Dinamika ini lebih terasa jika kita mengamati upaya dalam perebutan kursi DPR-RI yang kini dijalani sejumlah parpol. Sepertinya dua slot kursi dari empat kursi yang diperebutkan lewat Dapil Maluku, akan kembali diisi oleh dua srikandi dari Maluku.

Lalu apa kesamaan antara dunia perfiliman dengan dunia politik saat ini? Ada sebuah pergeseran dinamika yang cukup terasa. Kondisi ini hampir setara dengan keberadaan perempuan di pentas perfiliman.

Sebuah cacatan studi menunjukkan hanya 12% dari keseluruhan film yang rilis pada tahun 2014 memiliki karakter perempuan sebagai tokoh protagonisnya. Di sisi lain, 75% film di tahun yang sama memiliki laki-laki sebagai tokoh protagonisnya. Belum lagi ketika kita membicarakan porsi dialog perempuan dalam film. Hanya 30% film yang memberikan dialog signifikan terhadap karakter perempuannya.

Karakter-karakter perempuan yang berasal dari ras selain kulit putih kerap digambarkan dengan stereotip ras yang berlebihan (jika tidak ingin dibilang rasis). Misalnya saja, perempuan Negro digambarkan sebagai perempuan lancang yang tidak tahu sopan santun, perempuan Latina selalu ditampilkan sebagai perempuan seksi, perempuan Asia digambarkan sebagai gadis polos yang mengundang ‘hasrat’, dan sebagainya.

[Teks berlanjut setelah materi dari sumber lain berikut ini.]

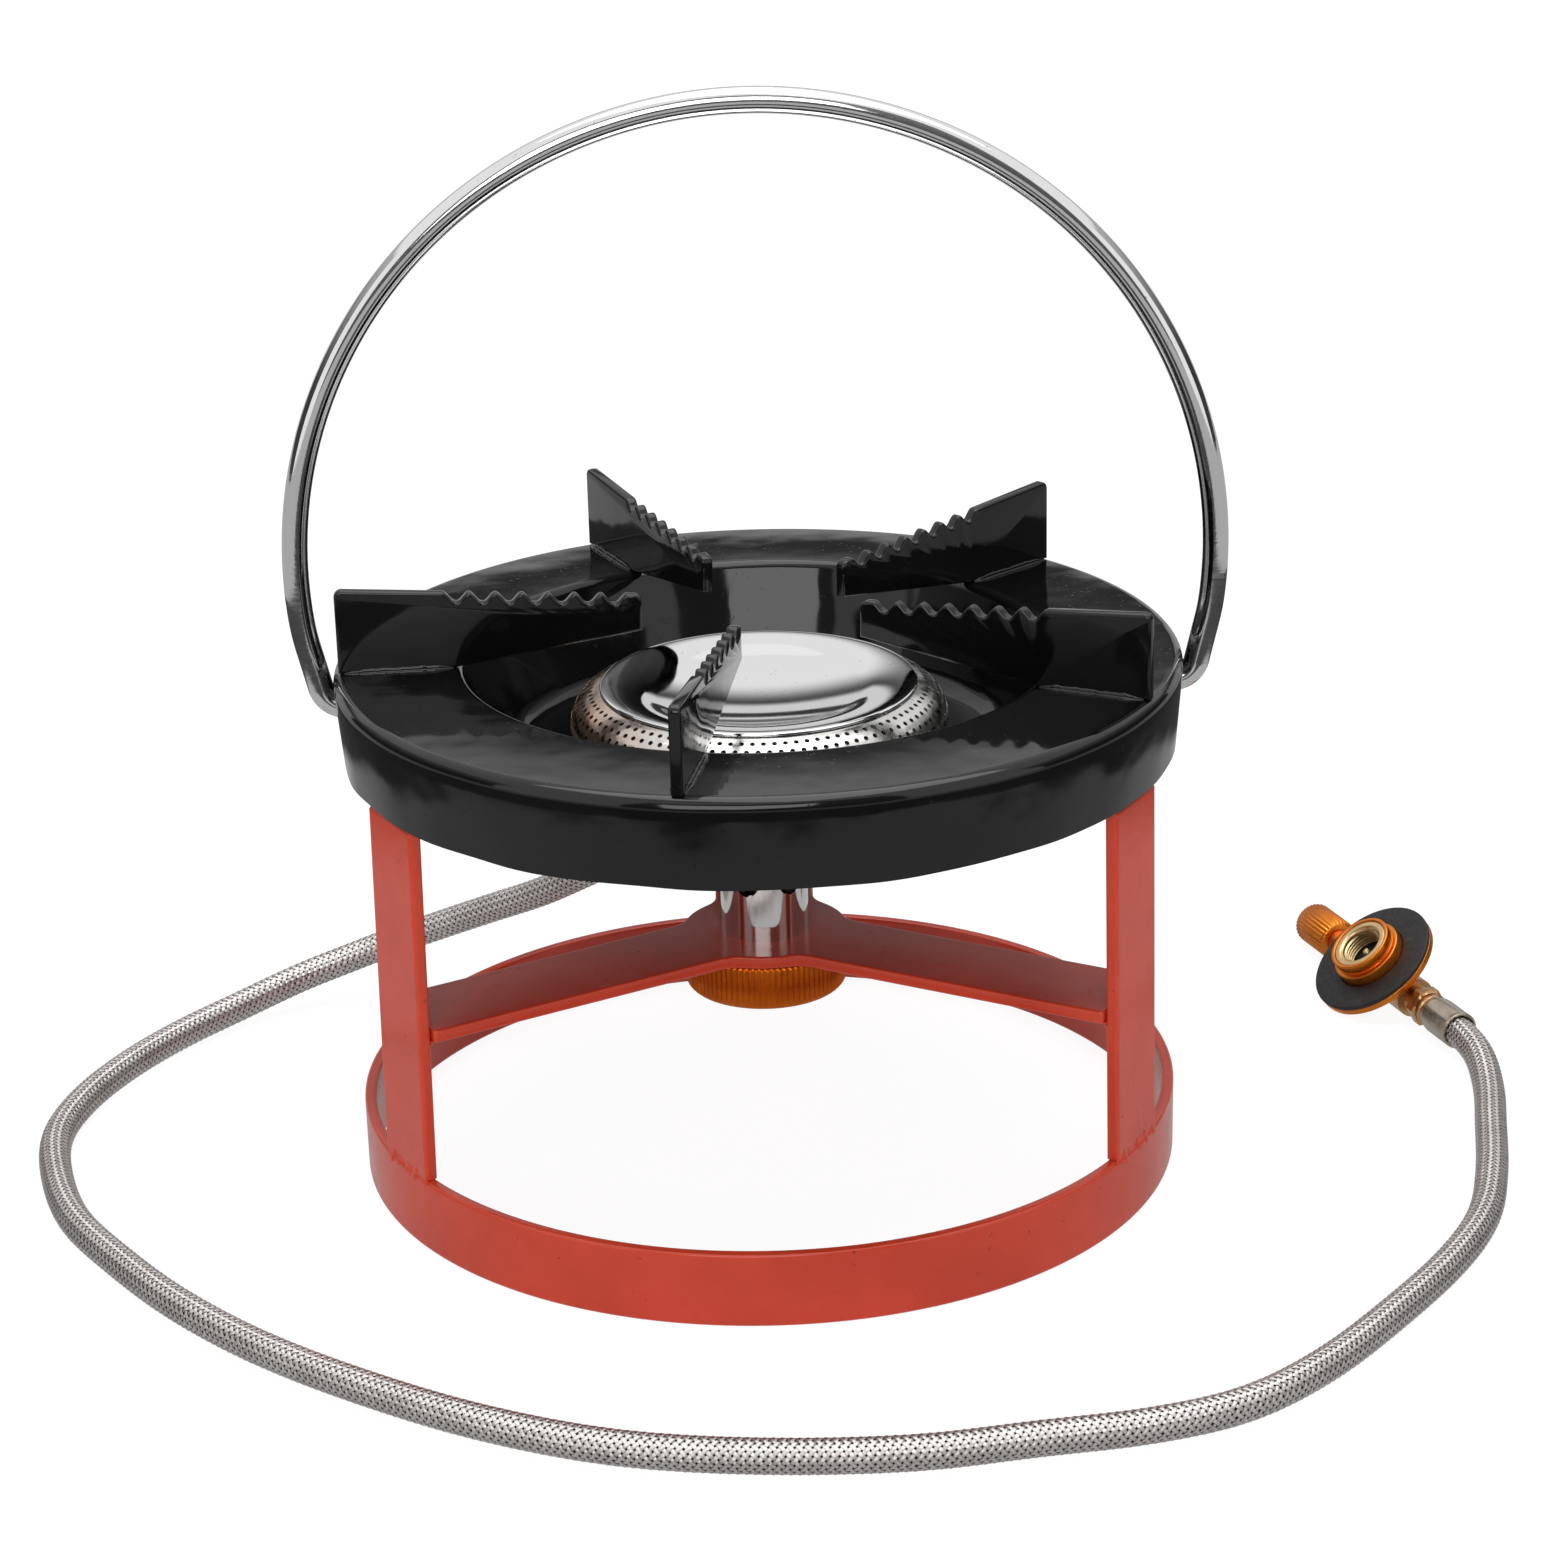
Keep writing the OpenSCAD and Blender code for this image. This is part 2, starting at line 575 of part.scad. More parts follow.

Beberapa film seperti Spy, Ghostbusters (2016), dan Mad Max: The Furious Road sudah mendobrak stigma tersebut. Namun film itu tidak hanya memfokuskan jalan cerita pada penampilan perempuan tersebut, tapi juga pada talentanya sebagai seorang mata-mata yang baik. Dalam film Mad Max, Furiosa, sang tokoh utama film tersebut, tidak hanya digambarkan sebagai karakter yang kuat dan cerdas, tapi ia juga tidak pernah sekalipun digambarkan sebagai objek seksual.

Tentu, masih ada pencelaan terhadap karakter-karakter diatas. Susan Cooper dalam film Spy dicela karena dianggap ‘kurang realistis’, sebab dunia tidak siap menerima perempuan berbadan besar yang pandai berkelahi. Furiosa dicela karena terlalu sanggar dan tidak terlihat ‘indah’. Kristen Wiig, Mellisa McCarthy, Kate McKinnon, dan Leslie Jones dianggap telah merusak esensi utama dari franchise Ghostbusters karena film tersebut memutuskan untuk tidak memotret mereka sebagai obyek seksual.

Itu dulu, sakarang? Kondisinya malah berubah drastis  kita telah menerima kenyataan bahwa perempuan berada di layar kaca bukan semata-mata untuk menjadi pemanis layar. Perempuan bukanlah sebuah cangkang kosong. Jika laki-laki bisa terlihat cerdas di layar kaca, mengapa perempuan tidak? Jika laki-laki bisa digambarkan menjadi sebuah tokoh kompleks yang dicintai oleh penontonnya, mengapa perempuan tidak bisa mendapatkan kesempatan yang sama?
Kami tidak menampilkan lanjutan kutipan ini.